Do this — State how many lines of the entries include the string "JSON", please, leaving out everything but the number.
**** Supplied data ****
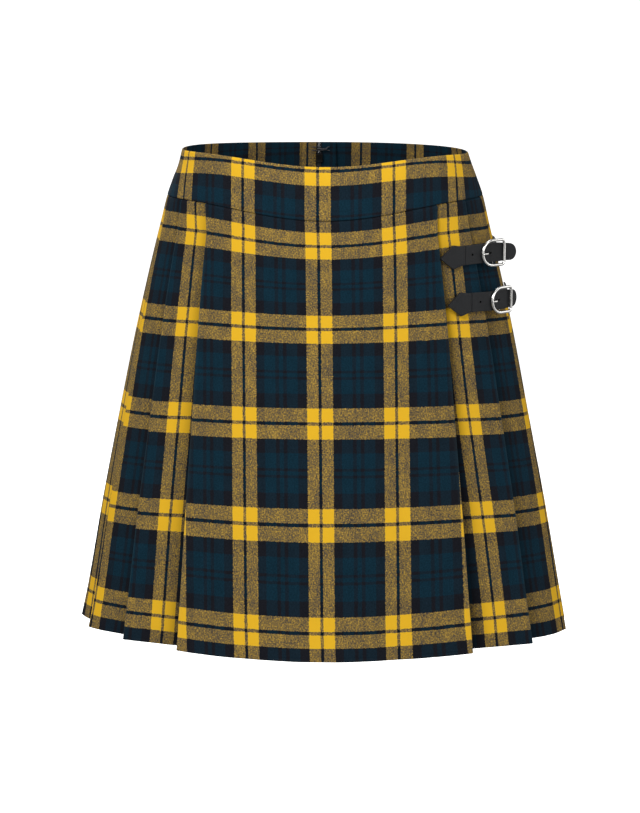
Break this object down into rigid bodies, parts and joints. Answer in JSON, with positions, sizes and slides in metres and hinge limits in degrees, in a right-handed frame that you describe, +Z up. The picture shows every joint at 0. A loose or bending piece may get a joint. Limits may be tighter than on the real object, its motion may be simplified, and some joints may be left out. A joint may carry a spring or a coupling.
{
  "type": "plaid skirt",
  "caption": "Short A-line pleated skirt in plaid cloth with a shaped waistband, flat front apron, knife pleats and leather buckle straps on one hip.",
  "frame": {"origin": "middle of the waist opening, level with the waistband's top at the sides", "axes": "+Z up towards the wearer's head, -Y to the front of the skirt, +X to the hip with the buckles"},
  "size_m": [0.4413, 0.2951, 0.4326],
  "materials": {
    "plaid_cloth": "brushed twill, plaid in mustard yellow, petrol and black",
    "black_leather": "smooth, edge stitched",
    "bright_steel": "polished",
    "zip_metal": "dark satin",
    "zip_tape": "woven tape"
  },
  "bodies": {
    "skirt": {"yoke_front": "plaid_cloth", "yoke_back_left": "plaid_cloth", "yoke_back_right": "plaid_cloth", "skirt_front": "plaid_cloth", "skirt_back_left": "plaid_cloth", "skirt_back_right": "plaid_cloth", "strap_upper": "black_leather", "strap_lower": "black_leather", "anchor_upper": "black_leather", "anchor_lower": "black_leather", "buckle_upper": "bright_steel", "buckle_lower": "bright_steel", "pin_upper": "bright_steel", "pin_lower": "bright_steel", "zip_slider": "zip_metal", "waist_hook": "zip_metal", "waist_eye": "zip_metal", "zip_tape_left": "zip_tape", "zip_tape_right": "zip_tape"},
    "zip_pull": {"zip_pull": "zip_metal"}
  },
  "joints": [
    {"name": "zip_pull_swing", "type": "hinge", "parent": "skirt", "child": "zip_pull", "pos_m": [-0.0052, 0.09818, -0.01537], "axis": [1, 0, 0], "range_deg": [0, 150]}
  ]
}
****
**** Supplied data ****
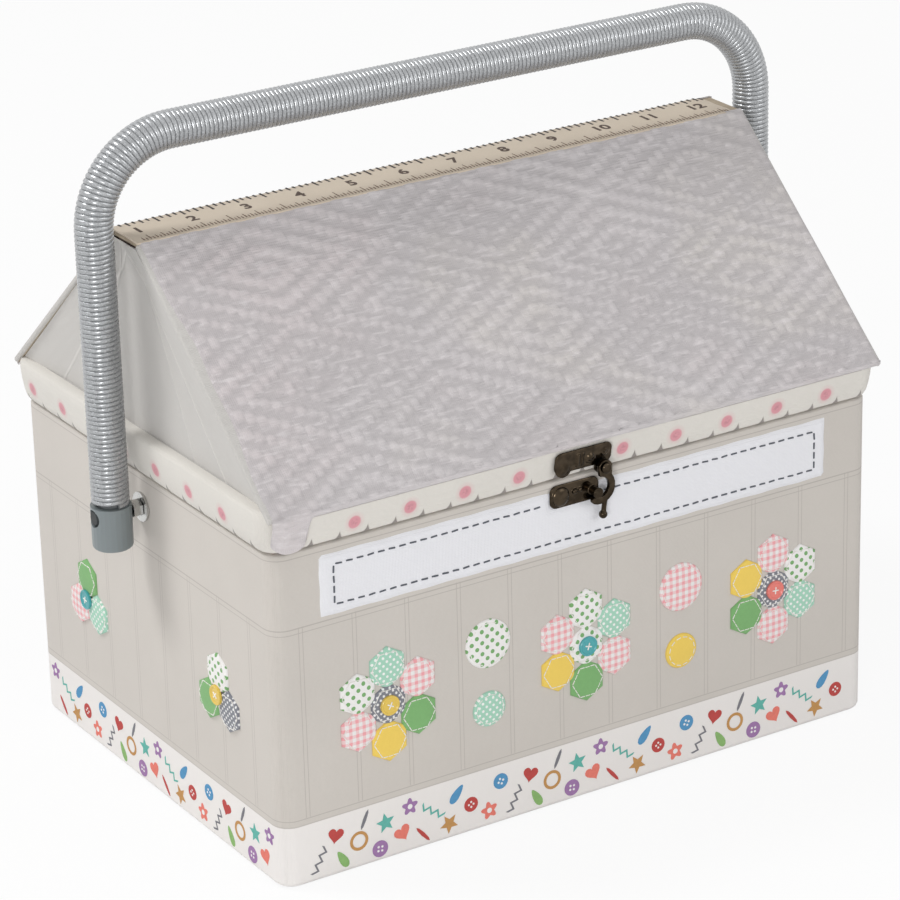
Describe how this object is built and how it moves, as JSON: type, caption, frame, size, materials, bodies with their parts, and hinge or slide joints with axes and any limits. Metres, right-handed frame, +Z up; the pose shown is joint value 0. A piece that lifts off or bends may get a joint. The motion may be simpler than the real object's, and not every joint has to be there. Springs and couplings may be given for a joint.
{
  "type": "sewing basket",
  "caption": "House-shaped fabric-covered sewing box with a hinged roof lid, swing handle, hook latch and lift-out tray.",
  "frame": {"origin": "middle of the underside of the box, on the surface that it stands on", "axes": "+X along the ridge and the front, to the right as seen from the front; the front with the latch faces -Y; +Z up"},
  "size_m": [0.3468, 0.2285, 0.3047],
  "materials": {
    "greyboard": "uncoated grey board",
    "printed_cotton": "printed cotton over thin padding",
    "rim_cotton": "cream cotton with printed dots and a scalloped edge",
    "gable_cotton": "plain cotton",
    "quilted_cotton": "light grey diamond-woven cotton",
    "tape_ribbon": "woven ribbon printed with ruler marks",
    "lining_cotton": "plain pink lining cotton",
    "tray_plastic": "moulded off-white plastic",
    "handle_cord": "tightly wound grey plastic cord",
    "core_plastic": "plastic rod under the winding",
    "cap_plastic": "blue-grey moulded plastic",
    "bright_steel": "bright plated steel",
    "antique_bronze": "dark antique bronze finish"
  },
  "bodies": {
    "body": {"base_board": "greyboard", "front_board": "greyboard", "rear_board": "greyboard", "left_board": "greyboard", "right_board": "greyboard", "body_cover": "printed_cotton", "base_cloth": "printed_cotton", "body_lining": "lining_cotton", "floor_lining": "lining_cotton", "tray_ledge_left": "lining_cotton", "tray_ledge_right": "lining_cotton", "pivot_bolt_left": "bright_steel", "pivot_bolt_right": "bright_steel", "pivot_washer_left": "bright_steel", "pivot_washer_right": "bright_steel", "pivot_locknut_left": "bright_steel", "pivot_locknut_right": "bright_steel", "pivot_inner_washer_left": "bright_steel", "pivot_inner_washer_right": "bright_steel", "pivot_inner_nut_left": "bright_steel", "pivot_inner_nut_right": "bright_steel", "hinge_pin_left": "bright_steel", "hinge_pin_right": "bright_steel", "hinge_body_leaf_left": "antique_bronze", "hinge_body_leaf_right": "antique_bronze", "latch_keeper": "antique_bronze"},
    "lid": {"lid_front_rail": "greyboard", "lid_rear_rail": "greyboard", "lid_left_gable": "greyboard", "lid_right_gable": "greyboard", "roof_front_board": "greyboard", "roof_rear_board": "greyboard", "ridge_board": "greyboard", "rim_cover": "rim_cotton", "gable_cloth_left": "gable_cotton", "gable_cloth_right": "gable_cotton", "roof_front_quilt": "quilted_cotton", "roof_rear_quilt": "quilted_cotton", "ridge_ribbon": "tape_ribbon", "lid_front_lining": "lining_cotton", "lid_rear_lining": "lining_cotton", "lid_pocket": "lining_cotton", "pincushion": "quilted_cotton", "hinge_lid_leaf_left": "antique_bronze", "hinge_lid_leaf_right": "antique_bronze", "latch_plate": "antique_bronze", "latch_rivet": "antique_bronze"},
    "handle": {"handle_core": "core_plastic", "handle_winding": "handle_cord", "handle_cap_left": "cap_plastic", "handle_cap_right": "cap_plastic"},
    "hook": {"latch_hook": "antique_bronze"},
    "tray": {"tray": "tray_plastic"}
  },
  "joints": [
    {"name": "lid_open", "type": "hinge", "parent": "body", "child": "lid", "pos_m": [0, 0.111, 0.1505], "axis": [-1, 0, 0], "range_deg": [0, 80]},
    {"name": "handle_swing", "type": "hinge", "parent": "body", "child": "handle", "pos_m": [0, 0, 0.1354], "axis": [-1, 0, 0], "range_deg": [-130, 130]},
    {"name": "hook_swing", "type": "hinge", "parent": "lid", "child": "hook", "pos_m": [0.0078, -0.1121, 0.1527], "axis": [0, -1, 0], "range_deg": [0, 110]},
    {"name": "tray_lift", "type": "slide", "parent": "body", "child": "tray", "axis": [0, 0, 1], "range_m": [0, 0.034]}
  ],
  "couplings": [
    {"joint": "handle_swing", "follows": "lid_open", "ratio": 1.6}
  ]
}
****
Answer — 2